2.3. Summary of the court decision of Intellectual Property High Court

 After examination of the demandant (plaintiff), the court decision concludes as follows:

 The demandant (plaintiff) does not file the request for the trial for patent invalidation on a mere impulse, but actually files a patent application on the plaintiff’s invention which belongs to the same technical fields as the patented invention and a subsequent request for examination of the application. Therefore, the demandant (plaintiff) thinks of the future implementation (commercialization) of the plaintiff’s invention by granting a license or entrusting its manufacture, so that the demandant thinks that it is required to eliminate in advance the possibility of conflict with (possibility of infringement of) the subject patent owned by demandee (defendant) and then files the request for the trial for patent invalidation. There are no evidence or reason to suspect the demandant to dare to make a false argument or statement on the motive or background.

 According to the circumstances stated above, it is acknowledged that the demandant (plaintiff) plans to implement the plaintiff’s invention through the method such as the entrustment of manufacturing, and for its commercialization, the demandant takes various actions for realizing plans such as filing the patent application (including the request for examination of application), manufacturing prototypes (samples) and having contact with agents through internet. Under these circumstances, since the implementation of the plaintiff’s invention has a possibility to conflict with the subject patent, the demandant should be considered to have the sufficient interest upon requesting the invalidation of the subject patent.

 Meanwhile, as stated in the trial decision above, in order for the demandant (plaintiff) to be evaluated as the person preparing for implementation of this patented invention, it should be considered that companies, for example, having any manufacturing facilities, funds and distribution channels required for the business of manufacturing and distributing paper diapers (the business accompanied with manufacturing of invention of products, transfer and so on), prepare (or plan to do) business which falls under implementation of this patented invention as well as the demandant (plaintiff) is required to have proactive involvement in a part of such business.

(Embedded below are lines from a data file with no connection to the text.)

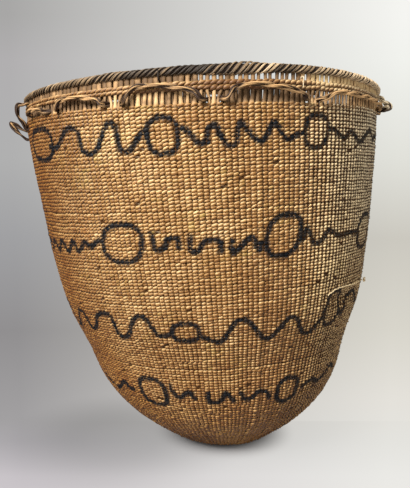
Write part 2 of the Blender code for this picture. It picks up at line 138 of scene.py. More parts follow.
# Dyed figures: lines as (angle, height) and rings as (angle, height, half width, half height, slant),
# in degrees and millimetres of the upright basket; the waves go on round the back by rule
DYED_LINES = (
    ((-48.6, 322), (-44.6, 320.6), (-39.5, 334), (-35.1, 333), (-33.7, 316.5), (-29.5, 315.5), (-25.2, 335),
     (-22.8, 335), (-21.7, 316), (-18.9, 315.5), (-15.3, 329), (-14.2, 330)),
    ((-6.2, 331), (-4.6, 330), (-3.0, 326), (-1.4, 319), (0.8, 319), (1.5, 328.5), (3.0, 332.5),
     (3.9, 328.5), (5.7, 317.5), (8.0, 317.5), (9.5, 333.5), (11.4, 327), (13.7, 319.5), (15.5, 319.5),
     (17.8, 332), (18.9, 332), (21.9, 320), (25.8, 324), (27.0, 325)),
    ((35.6, 329), (38.0, 327.5), (42.5, 320.5), (46.0, 326.5), (51.0, 318), (55.2, 323.5), (60.0, 329),
     (64.0, 321), (69.0, 326), (74.0, 320)),
    ((-78.0, 240), (-74.0, 231), (-70.0, 240), (-66.0, 231), (-62.0, 240), (-58.0, 231), (-54.0, 240),
     (-50.5, 230.5), (-46.5, 240), (-44.3, 231.5), (-40.2, 240), (-37.9, 235.5), (-34.1, 241), (-32.6, 240)),
    ((-16.3, 247.5), (-15.5, 234), (-13.2, 234), (-11.4, 242), (-8.9, 242), (-8.5, 234)),
    ((-5.3, 242.5), (-5.4, 232), (-3.5, 231), (-1.3, 239), (2.4, 238.5), (2.8, 230)),
    ((6.0, 238), (6.4, 227.5), (11.6, 239.5), (13.5, 228), (14.0, 234)),
    ((27.4, 233), (29.1, 243), (31.5, 230.5), (34.7, 230.5), (37.9, 239.5), (42.9, 233), (48.7, 234),
     (54.5, 233)),
    ((-76.0, 168), (-71.0, 174), (-66.0, 160), (-61.0, 152), (-55.4, 170), (-51.7, 168.5), (-49.9, 154.5),
     (-46.5, 157), (-43.1, 170), (-37.2, 172), (-34.8, 152), (-31.0, 153), (-26.4, 171), (-23.1, 172),
     (-19.6, 155.5), (-16.9, 154.5), (-15.0, 157)),
    ((-5.4, 154), (-1.4, 148.5), (1.6, 148), (6.5, 166.5), (10.3, 165.5), (14.9, 149.5), (18.1, 148.5),
     (23.6, 163.5), (27.1, 162), (30.3, 148), (34.2, 146), (37.2, 153), (40.1, 159)),
    ((49.0, 160), (52.0, 156), (55.0, 168), (60.0, 173), (66.0, 160), (72.0, 170)),
    ((-62.0, 92), (-57.0, 85), (-53.0, 84), (-49.4, 87), (-46.5, 92), (-43.7, 94), (-41.5, 88),
     (-39.7, 89.5)),
    ((-19.9, 102), (-19.2, 93.5), (-16.6, 89.5), (-12.8, 96), (-10.5, 88.5)),
    ((-5.0, 95.5), (-5.0, 86.5), (-2.6, 84), (0.2, 86.5), (2.0, 94), (5.1, 85.5)),
    ((7.9, 94), (9.5, 87), (12.4, 87.5), (14.8, 93), (18.2, 92), (19.9, 86)),
    ((37.0, 88), (41.9, 93.5), (47.3, 88), (52.2, 93.5), (57.0, 99), (62.0, 92)),
)
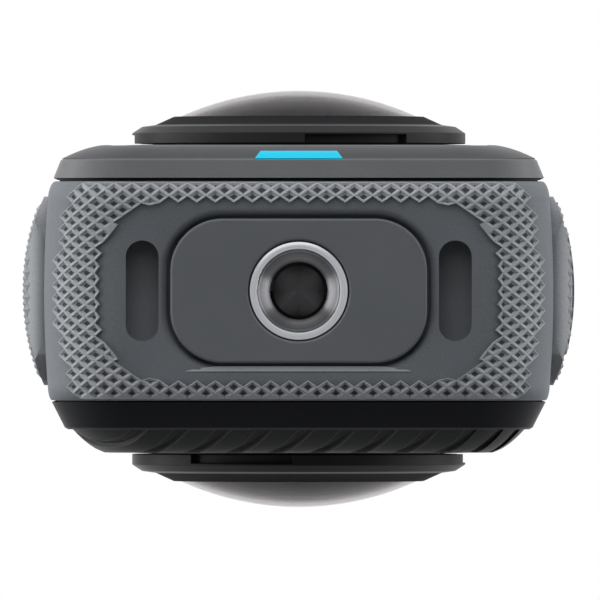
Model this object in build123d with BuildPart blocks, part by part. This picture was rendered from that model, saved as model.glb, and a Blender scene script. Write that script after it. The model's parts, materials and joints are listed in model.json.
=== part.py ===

 However, even if the demandant (plaintiff) is trying to negotiate with any subcontractor, in a case where the company is reluctant to negotiate due to risk of conflict with the subject patent, demandant (plaintiff) could not request for the trial of patent invalidation immediately. Hence, the above-mentioned requiring of demandant’s proactive involvement is likely to bring about the consequences that the demandant (plaintiff) must make preparing actions in the beginning such as introduction of manufacturing equipment. Thus, it should be considered to be unreasonable if the request for the trial for patent invalidation to avoid economical risk is not allowed and if the trial for patent invalidation cannot be requested before the demandant (plaintiff) takes economical risk.

 As explained above, Intellectual Property High Court has made the court decision to rescind the trial decision of the trial for patent invalidation under the consideration that the demandant (plaintiff) has a sufficient interest in the request for invalidation of the subject patent and eligibility of the demandant.

2.4. Deliberation

 In this court decision, if the demandant (plaintiff) plans to implement the plaintiff’s invention by using the method such as entrustment of manufacturing and makes any action for realizing the plan, in a case where any conflict with the subject patent can be caused by implementation of the plaintiff’s invention, it is found that the demandant (plaintiff) shall have the sufficient interest on the request for invalidation of the subject patent even if the demandant (plaintiff) does not make any action such as introducing actual manufacturing equipment.

 Furthermore, the court decision does not include any detailed decisions of whether or not the plaintiff’s invention is in the technical scope of this patented invention (whether to be the subject patented invention itself and whether to have any relationship to use this patented invention), whereas it is considered, as the result of evaluating the claim of the demandant (plaintiff) and the detail of plaintiff’s invention (the detail of patent application), that the demandant has a sufficient interest on the request for invalidation of the subject patent if the plan of implementation of the plaintiff’s invention and the action to realize such plan, made by the demandant (plaintiff), can possibly conflict with the subject patent (to include the plaintiff’s invention in the technical scope of the subject patented invention).

 Accordingly, it had been considered in some cases before this court decision was made that the demandant (plaintiff) is not the interested person, even if the demandant (plaintiff) makes the plan of implementation of the plaintiff’s invention through the method such as the entrustment of manufacturing, and the action to realize such plan, unless the demandant (plaintiff) proves the plaintiff’s invention is in the technical scope of this patented invention (the conflict of the subject patent caused by such action). Whereas, this court decision can be construed that as long as the demandant (plaintiff) can show the possibility to conflict with the subject patent, the demandant (plaintiff) falls under the interested person without proactively proving that the plaintiff’s invention is in the technical scope of this patented invention (the conflict of the demandand’s action with the subject patent).

 Therefore, we think that the above judicial precedent can serve as a useful reference giving a criterion to decide whether eligibility of the demandant for a trial for patent invalidation meets requirements or not (whether to fall under the interested person).

 We hope that this News Letter helps you upon request for a trial for patent invalidation in Japan.